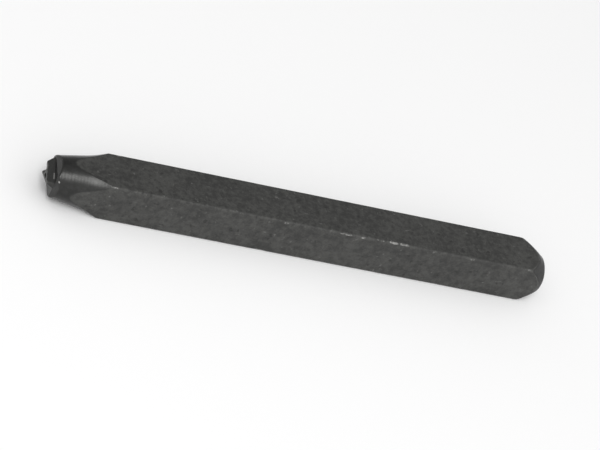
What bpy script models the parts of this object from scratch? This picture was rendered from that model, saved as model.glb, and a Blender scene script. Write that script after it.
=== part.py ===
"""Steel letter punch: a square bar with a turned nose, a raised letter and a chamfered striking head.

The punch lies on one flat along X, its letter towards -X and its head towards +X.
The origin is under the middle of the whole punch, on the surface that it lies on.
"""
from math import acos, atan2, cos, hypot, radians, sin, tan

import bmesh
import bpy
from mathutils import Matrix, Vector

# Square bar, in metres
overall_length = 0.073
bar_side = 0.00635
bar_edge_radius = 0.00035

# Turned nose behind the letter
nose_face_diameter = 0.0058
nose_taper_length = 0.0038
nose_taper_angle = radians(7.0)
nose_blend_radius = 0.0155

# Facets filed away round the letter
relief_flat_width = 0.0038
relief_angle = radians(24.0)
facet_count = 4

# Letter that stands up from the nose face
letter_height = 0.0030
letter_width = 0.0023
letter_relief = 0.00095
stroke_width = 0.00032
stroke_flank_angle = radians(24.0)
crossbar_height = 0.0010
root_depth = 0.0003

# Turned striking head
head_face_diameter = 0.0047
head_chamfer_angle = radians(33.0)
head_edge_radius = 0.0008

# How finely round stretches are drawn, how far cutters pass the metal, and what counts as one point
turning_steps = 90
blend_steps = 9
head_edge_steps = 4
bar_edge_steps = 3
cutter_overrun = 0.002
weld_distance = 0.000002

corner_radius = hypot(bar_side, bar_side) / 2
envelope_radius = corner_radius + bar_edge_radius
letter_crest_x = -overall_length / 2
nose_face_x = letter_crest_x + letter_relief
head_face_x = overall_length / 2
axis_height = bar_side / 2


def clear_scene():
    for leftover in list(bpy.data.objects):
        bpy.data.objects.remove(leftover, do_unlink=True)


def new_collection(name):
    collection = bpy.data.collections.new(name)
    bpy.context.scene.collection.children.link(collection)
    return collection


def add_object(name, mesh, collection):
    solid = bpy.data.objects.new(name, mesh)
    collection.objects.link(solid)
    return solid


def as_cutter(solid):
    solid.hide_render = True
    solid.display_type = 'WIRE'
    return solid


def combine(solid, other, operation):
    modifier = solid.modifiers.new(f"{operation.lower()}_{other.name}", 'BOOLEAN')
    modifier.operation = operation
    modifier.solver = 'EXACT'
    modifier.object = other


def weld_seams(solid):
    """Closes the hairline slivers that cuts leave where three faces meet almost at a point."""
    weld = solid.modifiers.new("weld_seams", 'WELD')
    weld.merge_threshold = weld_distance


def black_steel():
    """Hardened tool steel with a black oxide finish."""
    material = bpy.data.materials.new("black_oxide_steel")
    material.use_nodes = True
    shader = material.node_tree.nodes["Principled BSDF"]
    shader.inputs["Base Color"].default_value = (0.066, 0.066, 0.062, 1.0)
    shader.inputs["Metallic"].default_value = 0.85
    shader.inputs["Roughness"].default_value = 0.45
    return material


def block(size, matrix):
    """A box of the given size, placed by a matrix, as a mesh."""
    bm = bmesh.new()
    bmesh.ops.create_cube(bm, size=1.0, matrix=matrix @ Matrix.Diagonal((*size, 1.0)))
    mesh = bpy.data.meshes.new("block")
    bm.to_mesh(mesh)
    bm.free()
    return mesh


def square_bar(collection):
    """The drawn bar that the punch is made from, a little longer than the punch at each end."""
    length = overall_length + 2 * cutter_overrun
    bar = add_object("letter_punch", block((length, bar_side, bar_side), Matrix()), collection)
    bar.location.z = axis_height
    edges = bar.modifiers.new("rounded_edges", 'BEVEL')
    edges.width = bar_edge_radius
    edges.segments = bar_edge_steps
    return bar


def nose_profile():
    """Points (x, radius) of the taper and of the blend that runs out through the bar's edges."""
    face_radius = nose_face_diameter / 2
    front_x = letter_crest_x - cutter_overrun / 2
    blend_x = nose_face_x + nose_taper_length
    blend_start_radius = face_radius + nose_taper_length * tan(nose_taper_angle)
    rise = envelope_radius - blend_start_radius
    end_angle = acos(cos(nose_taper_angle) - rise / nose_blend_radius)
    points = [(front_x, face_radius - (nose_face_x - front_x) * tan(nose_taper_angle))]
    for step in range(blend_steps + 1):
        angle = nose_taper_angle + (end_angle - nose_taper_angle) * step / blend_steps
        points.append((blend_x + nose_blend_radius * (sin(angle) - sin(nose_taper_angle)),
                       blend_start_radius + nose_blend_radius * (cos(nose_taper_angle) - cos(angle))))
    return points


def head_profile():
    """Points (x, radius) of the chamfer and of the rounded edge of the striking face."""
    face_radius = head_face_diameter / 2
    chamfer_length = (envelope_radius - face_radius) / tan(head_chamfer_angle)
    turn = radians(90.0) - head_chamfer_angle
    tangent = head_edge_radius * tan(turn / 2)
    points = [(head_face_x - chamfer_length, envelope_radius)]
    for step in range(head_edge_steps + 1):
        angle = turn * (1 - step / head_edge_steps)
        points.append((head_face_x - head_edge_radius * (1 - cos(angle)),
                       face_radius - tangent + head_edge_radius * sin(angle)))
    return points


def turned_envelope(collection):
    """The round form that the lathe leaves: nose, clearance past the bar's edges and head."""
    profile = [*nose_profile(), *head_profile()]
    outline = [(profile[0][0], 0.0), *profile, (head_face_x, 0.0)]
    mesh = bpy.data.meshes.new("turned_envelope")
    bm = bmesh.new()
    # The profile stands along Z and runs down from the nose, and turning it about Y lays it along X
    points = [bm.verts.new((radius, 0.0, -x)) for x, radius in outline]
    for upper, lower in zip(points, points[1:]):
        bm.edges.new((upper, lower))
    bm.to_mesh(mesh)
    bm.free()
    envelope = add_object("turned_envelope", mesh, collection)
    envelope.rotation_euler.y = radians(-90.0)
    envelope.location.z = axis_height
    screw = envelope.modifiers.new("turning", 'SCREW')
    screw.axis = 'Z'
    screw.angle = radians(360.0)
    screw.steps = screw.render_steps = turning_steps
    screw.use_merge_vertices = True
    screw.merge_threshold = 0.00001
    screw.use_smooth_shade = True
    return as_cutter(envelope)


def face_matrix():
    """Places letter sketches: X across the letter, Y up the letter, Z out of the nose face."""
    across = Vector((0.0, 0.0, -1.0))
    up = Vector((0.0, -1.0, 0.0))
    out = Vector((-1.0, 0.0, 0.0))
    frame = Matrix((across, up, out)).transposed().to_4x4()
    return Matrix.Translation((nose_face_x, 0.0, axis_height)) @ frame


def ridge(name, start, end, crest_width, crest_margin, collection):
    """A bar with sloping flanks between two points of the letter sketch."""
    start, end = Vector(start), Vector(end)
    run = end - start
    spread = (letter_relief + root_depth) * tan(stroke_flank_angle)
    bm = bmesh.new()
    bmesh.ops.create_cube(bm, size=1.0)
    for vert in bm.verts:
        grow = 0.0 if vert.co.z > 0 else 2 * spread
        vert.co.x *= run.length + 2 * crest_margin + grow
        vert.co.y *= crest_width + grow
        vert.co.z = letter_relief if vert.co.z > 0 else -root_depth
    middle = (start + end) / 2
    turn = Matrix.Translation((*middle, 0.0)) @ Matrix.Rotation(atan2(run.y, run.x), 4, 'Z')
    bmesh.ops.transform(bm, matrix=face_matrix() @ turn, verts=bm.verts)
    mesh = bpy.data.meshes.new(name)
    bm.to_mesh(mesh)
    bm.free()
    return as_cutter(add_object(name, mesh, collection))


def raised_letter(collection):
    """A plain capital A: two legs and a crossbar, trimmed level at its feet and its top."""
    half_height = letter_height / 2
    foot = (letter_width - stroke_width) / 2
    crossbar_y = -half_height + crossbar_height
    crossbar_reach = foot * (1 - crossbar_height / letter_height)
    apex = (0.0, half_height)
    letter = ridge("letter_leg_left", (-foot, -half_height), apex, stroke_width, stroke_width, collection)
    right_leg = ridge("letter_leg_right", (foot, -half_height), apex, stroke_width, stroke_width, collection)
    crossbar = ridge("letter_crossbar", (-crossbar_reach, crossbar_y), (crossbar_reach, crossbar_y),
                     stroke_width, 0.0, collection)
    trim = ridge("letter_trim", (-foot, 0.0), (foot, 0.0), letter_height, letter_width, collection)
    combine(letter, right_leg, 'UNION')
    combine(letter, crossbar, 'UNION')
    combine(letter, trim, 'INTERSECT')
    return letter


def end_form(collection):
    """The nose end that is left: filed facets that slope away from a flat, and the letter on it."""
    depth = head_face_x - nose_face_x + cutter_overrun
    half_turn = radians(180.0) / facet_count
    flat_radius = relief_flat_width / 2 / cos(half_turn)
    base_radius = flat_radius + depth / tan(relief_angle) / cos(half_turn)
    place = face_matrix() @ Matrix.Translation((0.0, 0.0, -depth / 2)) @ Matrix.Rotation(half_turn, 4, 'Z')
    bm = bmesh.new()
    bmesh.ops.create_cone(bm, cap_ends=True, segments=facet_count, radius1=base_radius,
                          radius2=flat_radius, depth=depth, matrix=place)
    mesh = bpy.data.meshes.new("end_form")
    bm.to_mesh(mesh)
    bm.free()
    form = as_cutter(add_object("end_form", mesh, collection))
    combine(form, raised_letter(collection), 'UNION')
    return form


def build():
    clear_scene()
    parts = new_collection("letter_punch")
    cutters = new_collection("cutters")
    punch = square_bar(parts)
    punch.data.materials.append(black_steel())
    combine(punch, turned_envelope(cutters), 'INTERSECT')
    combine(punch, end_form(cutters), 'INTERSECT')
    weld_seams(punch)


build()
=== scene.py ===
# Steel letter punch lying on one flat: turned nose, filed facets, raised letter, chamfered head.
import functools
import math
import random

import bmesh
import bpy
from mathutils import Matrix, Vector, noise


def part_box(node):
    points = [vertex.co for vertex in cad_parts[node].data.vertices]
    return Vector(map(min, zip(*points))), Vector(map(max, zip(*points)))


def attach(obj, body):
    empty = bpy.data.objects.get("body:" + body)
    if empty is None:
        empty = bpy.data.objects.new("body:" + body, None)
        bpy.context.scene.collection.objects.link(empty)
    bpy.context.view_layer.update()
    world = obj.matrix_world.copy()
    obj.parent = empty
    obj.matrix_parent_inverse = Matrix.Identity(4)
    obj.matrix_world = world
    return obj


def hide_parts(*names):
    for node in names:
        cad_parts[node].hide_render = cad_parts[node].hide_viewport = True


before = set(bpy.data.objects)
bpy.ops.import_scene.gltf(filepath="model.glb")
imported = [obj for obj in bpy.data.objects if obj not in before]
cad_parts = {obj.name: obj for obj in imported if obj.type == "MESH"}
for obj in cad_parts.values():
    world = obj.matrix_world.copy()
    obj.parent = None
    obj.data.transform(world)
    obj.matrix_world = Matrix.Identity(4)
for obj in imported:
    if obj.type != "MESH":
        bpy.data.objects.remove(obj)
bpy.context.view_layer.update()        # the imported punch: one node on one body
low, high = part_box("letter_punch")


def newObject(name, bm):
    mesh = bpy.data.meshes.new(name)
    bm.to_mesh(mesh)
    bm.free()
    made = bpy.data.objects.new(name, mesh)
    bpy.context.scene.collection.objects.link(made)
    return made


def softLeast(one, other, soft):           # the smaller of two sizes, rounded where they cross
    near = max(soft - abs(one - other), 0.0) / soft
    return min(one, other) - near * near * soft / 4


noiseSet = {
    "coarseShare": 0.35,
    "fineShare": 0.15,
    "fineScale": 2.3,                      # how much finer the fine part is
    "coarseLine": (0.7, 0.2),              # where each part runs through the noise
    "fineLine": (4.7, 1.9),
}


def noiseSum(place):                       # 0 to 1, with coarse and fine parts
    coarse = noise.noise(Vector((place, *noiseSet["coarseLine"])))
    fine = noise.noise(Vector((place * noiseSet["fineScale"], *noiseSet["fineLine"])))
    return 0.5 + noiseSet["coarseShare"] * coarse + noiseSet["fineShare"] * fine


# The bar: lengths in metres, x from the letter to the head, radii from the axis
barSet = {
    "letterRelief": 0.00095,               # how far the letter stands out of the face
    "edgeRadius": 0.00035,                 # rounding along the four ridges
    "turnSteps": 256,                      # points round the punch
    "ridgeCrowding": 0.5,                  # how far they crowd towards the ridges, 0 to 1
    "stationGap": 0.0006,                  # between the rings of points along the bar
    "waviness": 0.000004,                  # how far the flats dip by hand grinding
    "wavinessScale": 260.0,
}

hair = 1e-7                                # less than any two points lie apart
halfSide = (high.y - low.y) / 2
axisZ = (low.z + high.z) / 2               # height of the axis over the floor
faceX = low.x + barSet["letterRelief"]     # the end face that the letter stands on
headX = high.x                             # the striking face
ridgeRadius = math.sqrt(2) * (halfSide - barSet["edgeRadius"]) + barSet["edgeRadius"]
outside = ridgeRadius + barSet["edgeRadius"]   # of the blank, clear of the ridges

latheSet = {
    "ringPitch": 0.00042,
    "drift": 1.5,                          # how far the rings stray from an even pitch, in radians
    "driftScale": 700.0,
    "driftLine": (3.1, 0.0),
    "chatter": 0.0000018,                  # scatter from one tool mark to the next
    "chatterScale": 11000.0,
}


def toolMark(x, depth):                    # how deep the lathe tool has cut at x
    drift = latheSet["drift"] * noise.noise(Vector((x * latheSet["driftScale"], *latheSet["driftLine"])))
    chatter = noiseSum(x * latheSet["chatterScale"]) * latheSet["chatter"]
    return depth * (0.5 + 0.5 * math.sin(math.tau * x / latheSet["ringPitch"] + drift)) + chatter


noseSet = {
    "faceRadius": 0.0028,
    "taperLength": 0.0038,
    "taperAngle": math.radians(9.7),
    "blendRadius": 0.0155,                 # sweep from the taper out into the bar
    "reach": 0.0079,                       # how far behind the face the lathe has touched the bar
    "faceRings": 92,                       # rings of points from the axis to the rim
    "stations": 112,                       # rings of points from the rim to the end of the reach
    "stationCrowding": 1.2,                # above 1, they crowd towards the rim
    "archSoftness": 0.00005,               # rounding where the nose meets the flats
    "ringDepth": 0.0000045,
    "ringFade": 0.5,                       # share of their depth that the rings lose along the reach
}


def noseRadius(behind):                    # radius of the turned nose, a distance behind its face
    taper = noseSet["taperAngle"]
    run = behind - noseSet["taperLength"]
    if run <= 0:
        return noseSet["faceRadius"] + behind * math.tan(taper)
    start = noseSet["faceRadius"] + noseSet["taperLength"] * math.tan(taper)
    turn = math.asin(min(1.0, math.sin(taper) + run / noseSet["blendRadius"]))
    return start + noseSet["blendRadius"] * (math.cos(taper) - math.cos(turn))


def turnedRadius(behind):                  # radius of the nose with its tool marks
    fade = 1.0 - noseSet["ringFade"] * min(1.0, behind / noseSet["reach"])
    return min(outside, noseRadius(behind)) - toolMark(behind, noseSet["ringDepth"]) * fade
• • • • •
# YOUR OBJECTIVE
Return nothing but the lines running from the line with "combine(form, raised_letter(collection), 'UNION')" through the line with "from mathutils import Matrix, Vector, noise", exactly as they appear.

# TASK ANSWER
    combine(form, raised_letter(collection), 'UNION')
    return form


def build():
    clear_scene()
    parts = new_collection("letter_punch")
    cutters = new_collection("cutters")
    punch = square_bar(parts)
    punch.data.materials.append(black_steel())
    combine(punch, turned_envelope(cutters), 'INTERSECT')
    combine(punch, end_form(cutters), 'INTERSECT')
    weld_seams(punch)


build()
=== scene.py ===
# Steel letter punch lying on one flat: turned nose, filed facets, raised letter, chamfered head.
import functools
import math
import random

import bmesh
import bpy
from mathutils import Matrix, Vector, noise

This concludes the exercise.